--- STATED PROBLEM ---
Please print every line from the one containing "Give this object's" through the last line of the records below, exactly as written and nothing more.

(Rows from an object dataset)
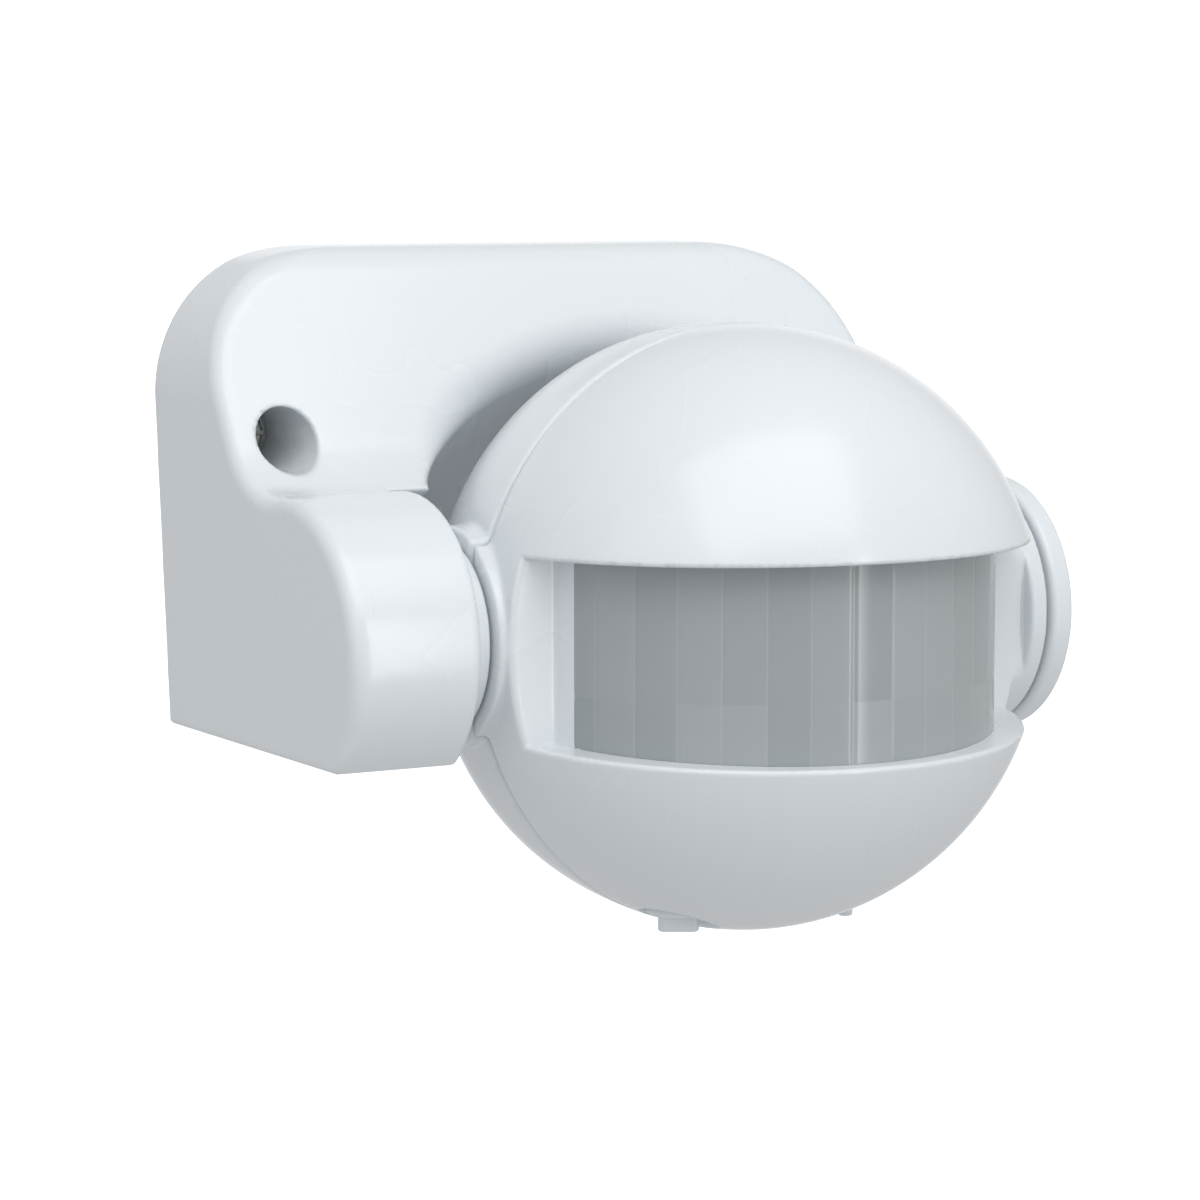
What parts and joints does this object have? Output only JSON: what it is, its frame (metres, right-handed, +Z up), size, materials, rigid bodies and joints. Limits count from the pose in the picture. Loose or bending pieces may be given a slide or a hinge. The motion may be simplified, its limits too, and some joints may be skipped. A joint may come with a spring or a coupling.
{
  "type": "motion sensor",
  "caption": "Wall-mounted passive infrared motion sensor: a rounded head with a curved lens window tilts on a barrel at one side of a sloped base, with two setting knobs.",
  "frame": {"origin": "middle of the base's wall face, on the plane of the wall", "axes": "+Y into the wall, so the sensor looks along -Y; +Z up; +X to the right of somebody who faces the sensor"},
  "size_m": [0.0941, 0.0722, 0.0768],
  "materials": {
    "white_housing": "satin moulded ABS",
    "milky_lens": "translucent polyethylene with moulded facets",
    "black_rubber": "matt",
    "zinc_steel": "zinc plated",
    "white_nylon": "moulded nylon",
    "black_plastic": "moulded",
    "green_board": "solder mask",
    "blue_plastic": "moulded",
    "yellow_film": "moulded case",
    "dark_sleeve": "shrink sleeve",
    "orange_ceramic": "coated ceramic",
    "red_lens": "clear tinted",
    "grey_sheath": "flexible PVC",
    "brown_core": "PVC insulation",
    "blue_core": "PVC insulation",
    "red_core": "PVC insulation"
  },
  "bodies": {
    "base": {"back_plate": "white_housing", "base_housing": "white_housing", "wall_seal": "black_rubber", "cover_screw": "zinc_steel", "cable_grommet": "black_rubber", "terminal_block": "black_plastic", "terminal_screw_1": "zinc_steel", "terminal_screw_2": "zinc_steel", "terminal_screw_3": "zinc_steel", "core_live": "brown_core", "core_neutral": "blue_core", "core_load": "red_core", "base_lead": "grey_sheath", "friction_washer": "white_nylon", "hub_seal": "black_rubber"},
    "head": {"pivot_hub": "white_housing", "spring_washer": "zinc_steel", "hub_nut": "white_nylon", "head_rear_shell": "white_housing", "head_front_shell": "white_housing", "seam_gasket": "black_rubber", "fresnel_lens": "milky_lens", "lens_frame": "white_nylon", "end_cap": "white_housing", "circuit_board": "green_board", "board_screw_left": "zinc_steel", "board_screw_right": "zinc_steel", "pir_element": "zinc_steel", "light_sensor": "orange_ceramic", "status_led": "red_lens", "relay": "blue_plastic", "mains_capacitor": "yellow_film", "reservoir_capacitor": "dark_sleeve", "time_pot": "blue_plastic", "lux_pot": "blue_plastic", "shell_screw_top": "zinc_steel", "shell_screw_left": "zinc_steel", "shell_screw_right": "zinc_steel", "head_lead": "grey_sheath"},
    "time_knob": {"time_knob": "white_housing"},
    "lux_knob": {"lux_knob": "white_housing"}
  },
  "joints": [
    {"name": "head_tilt", "type": "hinge", "parent": "base", "child": "head", "pos_m": [0.0114, -0.03415, -0.0148], "axis": [1, 0, 0], "range_deg": [-20, 30]},
    {"name": "time_setting", "type": "hinge", "parent": "head", "child": "time_knob", "pos_m": [0.0004, -0.0446, -0.0448], "axis": [0, 0, 1], "range_deg": [-196, 74]},
    {"name": "lux_setting", "type": "hinge", "parent": "head", "child": "lux_knob", "pos_m": [0.0224, -0.0446, -0.0448], "axis": [0, 0, 1], "range_deg": [-106, 164]}
  ]
}
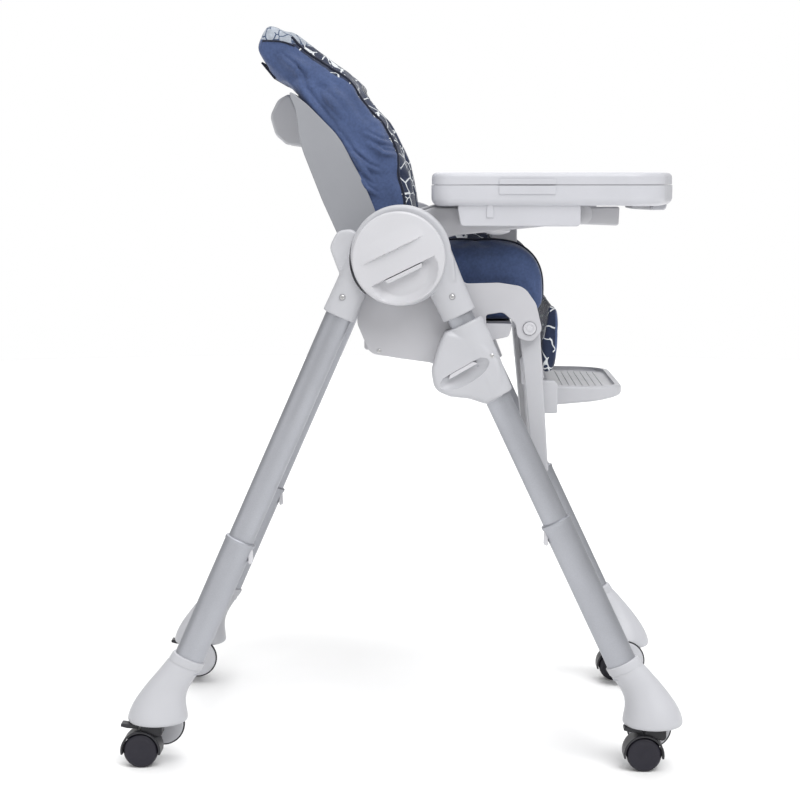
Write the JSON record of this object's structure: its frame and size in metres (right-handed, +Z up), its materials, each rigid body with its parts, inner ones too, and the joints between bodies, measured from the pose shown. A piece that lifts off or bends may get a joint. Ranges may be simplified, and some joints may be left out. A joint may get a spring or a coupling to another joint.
{
  "type": "baby high chair",
  "caption": "Folding baby high chair on castors with a reclining padded back, height-adjustable seat, sliding tray, leg rest and footrest.",
  "frame": {"origin": "centre of the bounding box on the floor, under the wheels", "axes": "+Z up, the child faces -Y, +X is the child's left"},
  "size_m": [0.546, 0.8135, 1.0652],
  "materials": {
    "silver_tube": "satin silver paint",
    "light_plastic": "fine moulded texture",
    "grey_plastic": "fine moulded texture",
    "lever_plastic": "fine moulded texture",
    "black_plastic": "moulded",
    "castor_tyre": "smooth",
    "navy_fabric": "woven, with a fine white line pattern on the front"
  },
  "bodies": {
    "front_frame": {"front_upper_tube_left": "silver_tube", "front_lower_leg_left": "silver_tube", "front_foot_left": "light_plastic", "front_hub_left": "light_plastic", "front_upper_tube_right": "silver_tube", "front_lower_leg_right": "silver_tube", "front_foot_right": "light_plastic", "front_hub_right": "light_plastic", "front_crossbar": "silver_tube", "hub_cover_left": "light_plastic", "hub_cover_right": "light_plastic"},
    "rear_frame": {"rear_upper_tube_left": "silver_tube", "rear_lower_leg_left": "silver_tube", "rear_foot_left": "light_plastic", "rear_hub_left": "light_plastic", "rear_upper_tube_right": "silver_tube", "rear_lower_leg_right": "silver_tube", "rear_foot_right": "light_plastic", "rear_hub_right": "light_plastic", "rear_crossbar": "silver_tube"},
    "seat": {"seat_shell": "grey_plastic", "seat_cushion": "navy_fabric", "crotch_post": "light_plastic", "harness_buckle": "black_plastic", "armrest_left": "grey_plastic", "armrest_right": "grey_plastic", "height_slider_left": "light_plastic", "height_slider_right": "light_plastic"},
    "backrest": {"backrest_shell": "grey_plastic", "backrest_cushion": "navy_fabric"},
    "recline_handle": {"recline_handle": "light_plastic"},
    "tray": {"tray_base": "light_plastic"},
    "tray_cover": {"tray_cover": "light_plastic"},
    "tray_lever": {"tray_lever": "lever_plastic"},
    "legrest": {"legrest_frame": "light_plastic", "legrest_pad": "navy_fabric"},
    "footrest": {"footrest": "light_plastic"},
    "fold_lever_left": {"fold_lever_left": "lever_plastic"},
    "height_lever_left": {"height_lever_left": "lever_plastic"},
    "legrest_button_left": {"legrest_button_left": "light_plastic"},
    "fold_lever_right": {"fold_lever_right": "lever_plastic"},
    "height_lever_right": {"height_lever_right": "lever_plastic"},
    "legrest_button_right": {"legrest_button_right": "light_plastic"},
    "castor_front_left": {"castor_housing_front_left": "black_plastic"},
    "wheels_front_left": {"castor_wheels_front_left": "castor_tyre"},
    "brake_front_left": {"brake_pedal_front_left": "black_plastic"},
    "castor_front_right": {"castor_housing_front_right": "black_plastic"},
    "wheels_front_right": {"castor_wheels_front_right": "castor_tyre"},
    "brake_front_right": {"brake_pedal_front_right": "black_plastic"},
    "castor_rear_left": {"castor_housing_rear_left": "black_plastic"},
    "wheels_rear_left": {"castor_wheels_rear_left": "castor_tyre"},
    "brake_rear_left": {"brake_pedal_rear_left": "black_plastic"},
    "castor_rear_right": {"castor_housing_rear_right": "black_plastic"},
    "wheels_rear_right": {"castor_wheels_rear_right": "castor_tyre"},
    "brake_rear_right": {"brake_pedal_rear_right": "black_plastic"}
  },
  "joints": [
    {"name": "fold", "type": "hinge", "parent": "front_frame", "child": "rear_frame", "pos_m": [0, 0.0055, 0.733], "axis": [-1, 0, 0], "range_deg": [0, 45]},
    {"name": "seat_height", "type": "slide", "parent": "front_frame", "child": "seat", "axis": [0, -0.4258, -0.9048], "range_m": [0, 0.18]},
    {"name": "recline", "type": "hinge", "parent": "seat", "child": "backrest", "pos_m": [0, 0.0355, 0.668], "axis": [-1, 0, 0], "range_deg": [0, 35]},
    {"name": "recline_handle_pull", "type": "slide", "parent": "backrest", "child": "recline_handle", "axis": [0, 0.1203, 0.9927], "range_m": [0, 0.008], "stiffness_N_per_m": 900, "springref_m": -0.004},
    {"name": "tray_slide", "type": "slide", "parent": "seat", "child": "tray", "axis": [0, -1, 0], "range_m": [0, 0.24]},
    {"name": "tray_cover_lift", "type": "slide", "parent": "tray", "child": "tray_cover", "axis": [0, 0, 1], "range_m": [0, 0.06]},
    {"name": "tray_lever_squeeze", "type": "hinge", "parent": "tray", "child": "tray_lever", "pos_m": [0, -0.3365, 0.8015], "axis": [-1, 0, 0], "range_deg": [0, 8], "stiffness_Nm_per_rad": 1.2, "springref_deg": -5.73},
    {"name": "legrest_lift", "type": "hinge", "parent": "seat", "child": "legrest", "pos_m": [0, -0.1785, 0.633], "axis": [-1, 0, 0], "range_deg": [0, 65]},
    {"name": "footrest_slide", "type": "slide", "parent": "legrest", "child": "footrest", "axis": [0, -0.0819, -0.9966], "range_m": [0, 0.06]},
    {"name": "fold_lever_pull_left", "type": "slide", "parent": "front_frame", "child": "fold_lever_left", "axis": [0, -0.4384, -0.8988], "range_m": [0, 0.008], "stiffness_N_per_m": 300, "springref_m": -0.002},
    {"name": "height_lever_squeeze_left", "type": "slide", "parent": "seat", "child": "height_lever_left", "axis": [0, 0.515, 0.8572], "range_m": [0, 0.0025], "stiffness_N_per_m": 300, "springref_m": -0.002},
    {"name": "legrest_button_press_left", "type": "slide", "parent": "seat", "child": "legrest_button_left", "axis": [-1, 0, 0], "range_m": [0, 0.0025], "stiffness_N_per_m": 300, "springref_m": -0.001},
    {"name": "fold_lever_pull_right", "type": "slide", "parent": "front_frame", "child": "fold_lever_right", "axis": [0, -0.4384, -0.8988], "range_m": [0, 0.008], "stiffness_N_per_m": 300, "springref_m": -0.002},
    {"name": "height_lever_squeeze_right", "type": "slide", "parent": "seat", "child": "height_lever_right", "axis": [0, 0.515, 0.8572], "range_m": [0, 0.0025], "stiffness_N_per_m": 300, "springref_m": -0.002},
    {"name": "legrest_button_press_right", "type": "slide", "parent": "seat", "child": "legrest_button_right", "axis": [1, 0, 0], "range_m": [0, 0.0025], "stiffness_N_per_m": 300, "springref_m": -0.001},
    {"name": "swivel_front_left", "type": "hinge", "parent": "front_frame", "child": "castor_front_left", "pos_m": [0.243, -0.3635, 0.07], "axis": [0, 0, 1], "continuous": true},
    {"name": "roll_front_left", "type": "hinge", "parent": "castor_front_left", "child": "wheels_front_left", "pos_m": [0.243, -0.3455, 0.025], "axis": [1, 0, 0], "continuous": true},
    {"name": "brake_front_left", "type": "hinge", "parent": "castor_front_left", "child": "brake_front_left", "pos_m": [0.243, -0.3395, 0.059], "axis": [-1, 0, 0], "range_deg": [0, 12]},
    {"name": "swivel_front_right", "type": "hinge", "parent": "front_frame", "child": "castor_front_right", "pos_m": [-0.243, -0.3635, 0.07], "axis": [0, 0, 1], "continuous": true},
    {"name": "roll_front_right", "type": "hinge", "parent": "castor_front_right", "child": "wheels_front_right", "pos_m": [-0.243, -0.3455, 0.025], "axis": [1, 0, 0], "continuous": true},
    {"name": "brake_front_right", "type": "hinge", "parent": "castor_front_right", "child": "brake_front_right", "pos_m": [-0.243, -0.3395, 0.059], "axis": [-1, 0, 0], "range_deg": [0, 12]},
    {"name": "swivel_rear_left", "type": "hinge", "parent": "rear_frame", "child": "castor_rear_left", "pos_m": [0.243, 0.3595, 0.07], "axis": [0, 0, 1], "continuous": true},
    {"name": "roll_rear_left", "type": "hinge", "parent": "castor_rear_left", "child": "wheels_rear_left", "pos_m": [0.243, 0.3775, 0.025], "axis": [1, 0, 0], "continuous": true},
    {"name": "brake_rear_left", "type": "hinge", "parent": "castor_rear_left", "child": "brake_rear_left", "pos_m": [0.243, 0.3835, 0.059], "axis": [-1, 0, 0], "range_deg": [0, 12]},
    {"name": "swivel_rear_right", "type": "hinge", "parent": "rear_frame", "child": "castor_rear_right", "pos_m": [-0.243, 0.3595, 0.07], "axis": [0, 0, 1], "continuous": true},
    {"name": "roll_rear_right", "type": "hinge", "parent": "castor_rear_right", "child": "wheels_rear_right", "pos_m": [-0.243, 0.3775, 0.025], "axis": [1, 0, 0], "continuous": true},
    {"name": "brake_rear_right", "type": "hinge", "parent": "castor_rear_right", "child": "brake_rear_right", "pos_m": [-0.243, 0.3835, 0.059], "axis": [-1, 0, 0], "range_deg": [0, 12]}
  ]
}
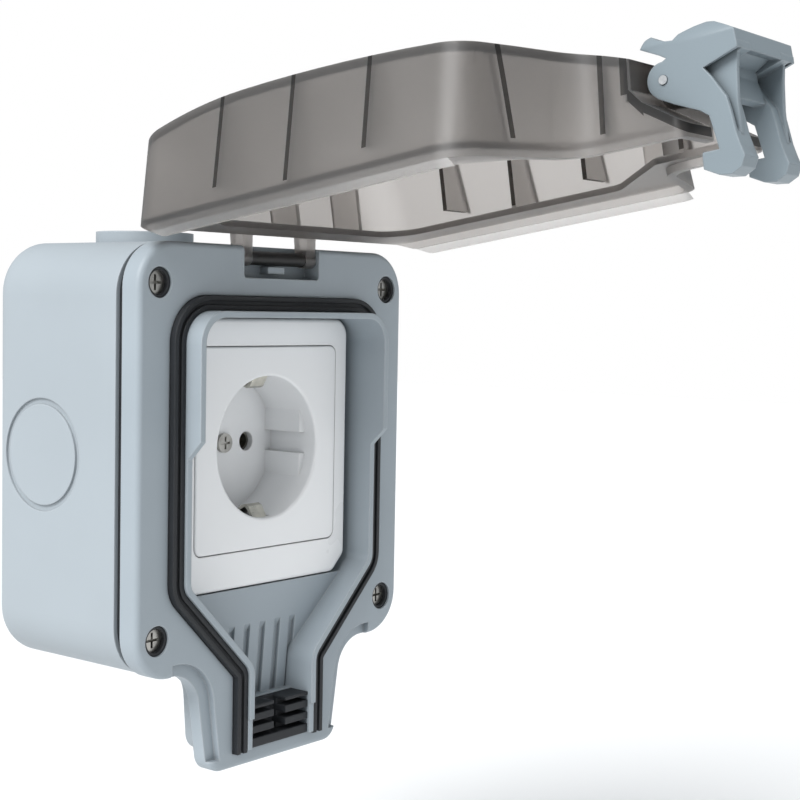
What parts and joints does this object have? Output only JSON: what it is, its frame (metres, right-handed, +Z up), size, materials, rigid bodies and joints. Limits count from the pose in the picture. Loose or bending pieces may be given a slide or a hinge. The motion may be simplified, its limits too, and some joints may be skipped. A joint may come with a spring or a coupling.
{
  "type": "outdoor weatherproof socket",
  "caption": "Wall-mounted weatherproof earthed power socket: deep back box, front cover with sealed collar, hinged smoky lid and snap latch with a cable exit at the foot.",
  "frame": {"origin": "centre of the back box's flat rear face, where it meets the wall", "axes": "+X to the right seen from the front, +Z up, -Y out of the wall towards the user"},
  "size_m": [0.1084, 0.201, 0.1876],
  "materials": {
    "box_plastic": "fine satin",
    "cover_plastic": "fine satin",
    "white_plastic": "smooth",
    "smoky_plastic": "smoky, see-through",
    "latch_plastic": "satin",
    "black_rubber": "matt",
    "screw_steel": "plated",
    "pin_steel": "bright",
    "brass_strip": "nickel-washed"
  },
  "bodies": {
    "housing": {"back_box": "box_plastic", "box_gasket": "black_rubber", "front_plate": "cover_plastic", "lid_seal": "black_rubber", "cable_grommet": "black_rubber", "cover_screws": "screw_steel", "screw_seals": "black_rubber", "socket_frame": "white_plastic", "socket_face": "white_plastic", "socket_base": "white_plastic", "centre_screw": "screw_steel", "earth_clip": "brass_strip", "live_contact": "brass_strip", "neutral_contact": "brass_strip", "terminal_screws": "screw_steel", "frame_screws": "screw_steel", "hinge_pin": "pin_steel"},
    "lid_body": {"lid": "smoky_plastic"},
    "latch_body": {"latch": "latch_plastic", "latch_pin": "pin_steel"}
  },
  "joints": [
    {"name": "lid_hinge", "type": "hinge", "parent": "housing", "child": "lid_body", "pos_m": [0, -0.0537, 0.0532], "axis": [1, 0, 0], "range_deg": [0, 98.8]},
    {"name": "latch_pivot", "type": "hinge", "parent": "lid_body", "child": "latch_body", "pos_m": [0, -0.18117, 0.09064], "axis": [1, 0, 0], "range_deg": [-12, 9]}
  ]
}
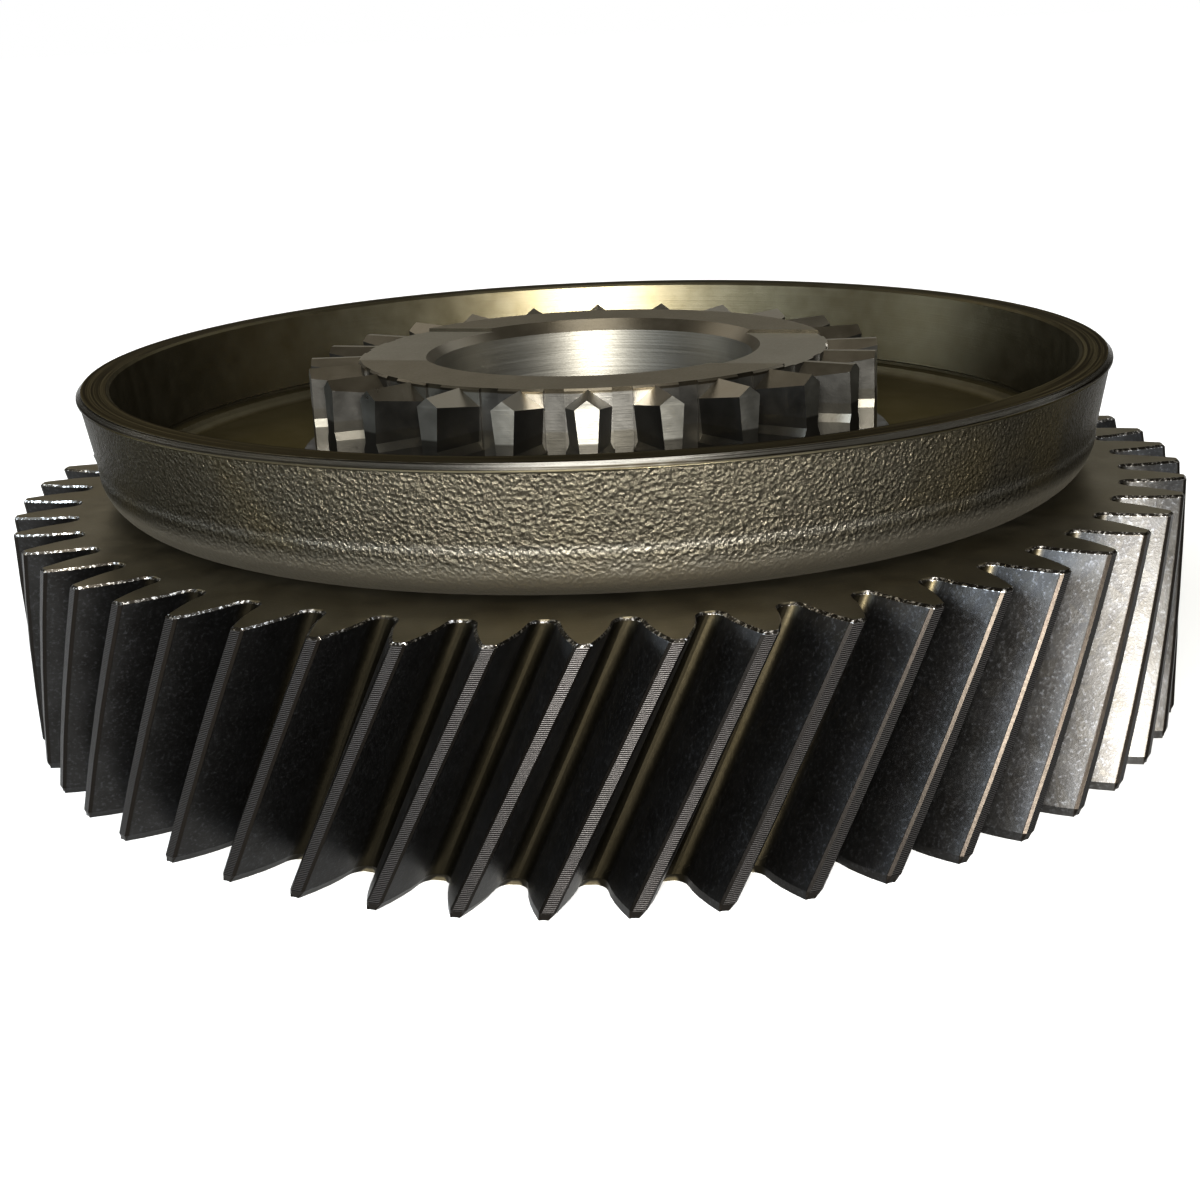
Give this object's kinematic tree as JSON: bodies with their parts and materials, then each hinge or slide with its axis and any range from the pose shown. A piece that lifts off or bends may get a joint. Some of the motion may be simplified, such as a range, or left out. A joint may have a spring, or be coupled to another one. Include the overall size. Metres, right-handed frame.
{
  "type": "helical gear",
  "caption": "Helical transmission gear with a plain bore, a ring of pointed clutch teeth on its hub and a synchroniser cup held on by a snap ring.",
  "frame": {"origin": "on the bore axis, in the plane of the gear's lower face", "axes": "+Z along the bore axis, from the gear towards the clutch teeth; X and Y lie in the lower face"},
  "size_m": [0.18, 0.18, 0.0539],
  "materials": {
    "gear_steel": "oiled, ground and hobbed dark steel",
    "cup_steel": "oiled steel, rough forged outside and ground inside",
    "spring_steel": "dark oiled spring steel"
  },
  "bodies": {
    "root": {"helical_gear": "gear_steel", "synchro_cup": "cup_steel", "cup_snap_ring": "spring_steel"}
  },
  "joints": []
}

--- ANSWER TO THE TASK ---
Give this object's kinematic tree as JSON: bodies with their parts and materials, then each hinge or slide with its axis and any range from the pose shown. A piece that lifts off or bends may get a joint. Some of the motion may be simplified, such as a range, or left out. A joint may have a spring, or be coupled to another one. Include the overall size. Metres, right-handed frame.
{
  "type": "helical gear",
  "caption": "Helical transmission gear with a plain bore, a ring of pointed clutch teeth on its hub and a synchroniser cup held on by a snap ring.",
  "frame": {"origin": "on the bore axis, in the plane of the gear's lower face", "axes": "+Z along the bore axis, from the gear towards the clutch teeth; X and Y lie in the lower face"},
  "size_m": [0.18, 0.18, 0.0539],
  "materials": {
    "gear_steel": "oiled, ground and hobbed dark steel",
    "cup_steel": "oiled steel, rough forged outside and ground inside",
    "spring_steel": "dark oiled spring steel"
  },
  "bodies": {
    "root": {"helical_gear": "gear_steel", "synchro_cup": "cup_steel", "cup_snap_ring": "spring_steel"}
  },
  "joints": []
}